Pub Date: Nov. 25th, 1981
Publisher: Putnam

Coyne seems to be mellowing, and his new horror novel is considerably less offensive than The Piercing or The Searing. When teenage Scott Gardiner's father dies of a heart attack, Scott drops out of Spencertown Academy for Boys and goes with art-historian mother Barbara to Ballycastle on the Hudson--an Irish castle brought over stone by stone by the late, rich Fergus O'Cuilleannain. So, while Barbara does a catalogue of Ballycastle, Scott goes to Flat Rock High School and becomes addicted to a fantasy war-game called Hobgoblin in which he takes upon himself the character of legendary Irish hero Brian Boru.

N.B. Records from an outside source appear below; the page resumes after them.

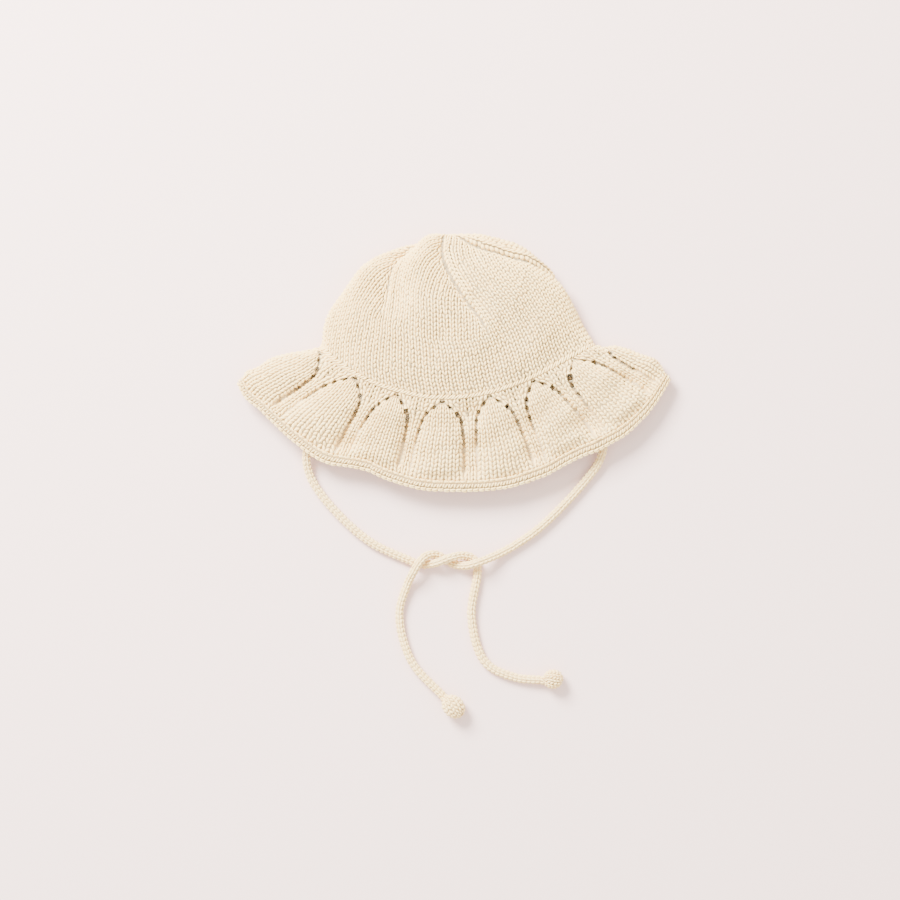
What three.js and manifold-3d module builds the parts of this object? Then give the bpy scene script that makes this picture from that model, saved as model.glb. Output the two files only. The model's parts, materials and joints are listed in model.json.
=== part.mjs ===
// A baby's knitted sun hat, lying on its back as it was laid down: a soft crown, a ruffled brim
// with petals between eyelet arches, a rolled hem, and two knitted ties with a bobble on each end,
// crossed in a half knot. Millimetres, +Z up, the wearer's crown towards +Y, the face towards -Y.
// The origin is on the surface that the hat lies on, under the middle of crown, brim and hem.
import * as THREE from 'three';
import { ParametricGeometry } from 'three/addons/geometries/ParametricGeometry.js';
import { mergeVertices } from 'three/addons/utils/BufferGeometryUtils.js';
import Module from 'manifold-3d';

const wasm = await Module();
wasm.setup();

// Driving dimensions
const FABRIC = 2.4;                 // thickness of the knitted wall
const JOIN_GAP = 0.8;               // clearance between crown and brim, down the fabric
const HEM_GAP = 1.5;                // clearance between brim and hem
const CORD_RADIUS = 3.2;
const JOIN_Y = 12.6;                // height of the join at the two side folds
const CROWN_DEPTH = 80.9;           // from that line to the tip
const CROWN_LENGTH = 132;           // tip to join, measured down the fabric
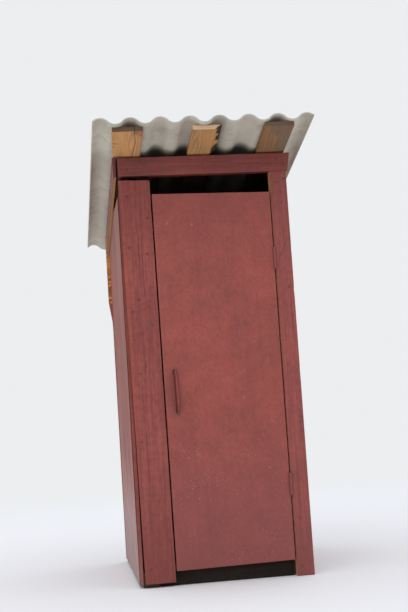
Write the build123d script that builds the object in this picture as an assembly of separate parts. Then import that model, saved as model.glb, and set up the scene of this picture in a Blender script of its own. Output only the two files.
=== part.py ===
"""Small mono-pitch wooden outhouse with a corrugated fibre-cement roof and one hinged door.

All lengths are in millimetres.
+X is to the right and +Y to the back when facing the door, and +Z is up.
The origin is on the ground, midway between the side walls, under the middle of the roof sheet's length.
Plan distances named "from the front" are measured back from the front face of the building.
"""
from build123d import *
from math import asin, cos, degrees, pi, radians, sin, sqrt, tan
import os

# Plan and height of the building
half_width = 450.0
depth = 1130.0
door_sill_height = 80.0
door_height = 1928.0
vent_height = 104.0
lintel_height = 99.0
roof_pitch = 12.0

# Timber sections
sill_width = 80.0
post_size = 50.0
front_board_thickness = 25.0
front_board_head_reach = 171.5
front_board_lean = 13.0
front_board_top_gap = 20.0
front_board_head_fall = 4.0
front_board_taper = 22.0
jamb_width = 90.0
jamb_depth = 50.0
lintel_depth = 50.0
lintel_overrun = 8.0
lintel_end_slant = 18.0
lintel_inset = 8.0
beam_height = 95.0
plate_thickness = 40.0
plate_height = 225.0
rail_thickness = 18.0
rail_height = 105.0
rail_roof_gap = 8.0
girt_thickness = 40.0
girt_height = 80.0
girt_level = 1000.0
floor_thickness = 25.0
cladding_thickness = 22.0

# Cladding
cladding_ground_gap = 15.0
front_board_ground_gap = 20.0
side_board_count = 7
back_board_count = 6
floor_board_count = 6
board_joint = 1.5
back_board_overlap = 8.0
back_board_left_overlap = 20.0
left_short_board_count = 3
left_short_board_drop = 102.0
cladding_roof_gap = 20.0

# Door and its running gaps; the door was cut to an opening that is out of square
door_left_gap = 7.0
door_right_gap = 7.0
door_head_fall = 11.0
door_foot_rise = 9.0
door_sheet_thickness = 4.0
door_frame_thickness = 24.0
door_stile_width = 60.0
door_rail_height = 90.0
floor_setback = 38.0

# Pull handle
handle_inset = 58.5
handle_center_height = 981.0
handle_length = 254.0
handle_lean = -1.2
handle_foot_length = 38.0
handle_foot_width = 26.0
handle_foot_thickness = 2.5
handle_grip_width = 21.0
handle_wall = 2.2
handle_reach = 38.0
handle_bend_radius = 26.0

# Butt hinges
hinge_height = 112.0
hinge_levels = (469.0, 1649.0)
hinge_pin_diameter = 6.0
hinge_knuckle_diameter = 13.0
hinge_leaf_thickness = 2.0
hinge_leaf_width = 24.0
hinge_pin_play = 0.08
hinge_knuckle_count = 5
hinge_knuckle_play = 0.5
hinge_pin_head = 3.0
hinge_pin_head_inset = 1.0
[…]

Even worse, he becomes suicidal, with a garage-asphyxiation attempt and then a bathtub wrist-cutting--from which he's saved by classmate Valerie Dunn. And what about the black annis (hobgoblin) seen running around the estate? Meanwhile, Barbara is falling for Derek Brennan, director of the Ballycastle Foundation (Scott naturally becomes jealous). And Valerie escapes a rape attempt--with help from mad Maeve Donnellan, who lives in a backwoods cabin and seems to be the hobgoblin. But when Barbara discovers a pornographic photo collection, suspicion falls on the supposedly dead former-owner Fergus, who apparently was heavily into sado-masochistic murder way back when. So there'll be a molto-bloody finale, with Scott going bonkers to really become the avenging Brian Boru. Skin-deep horror--but better-crafted and less lurid than previous Coynage.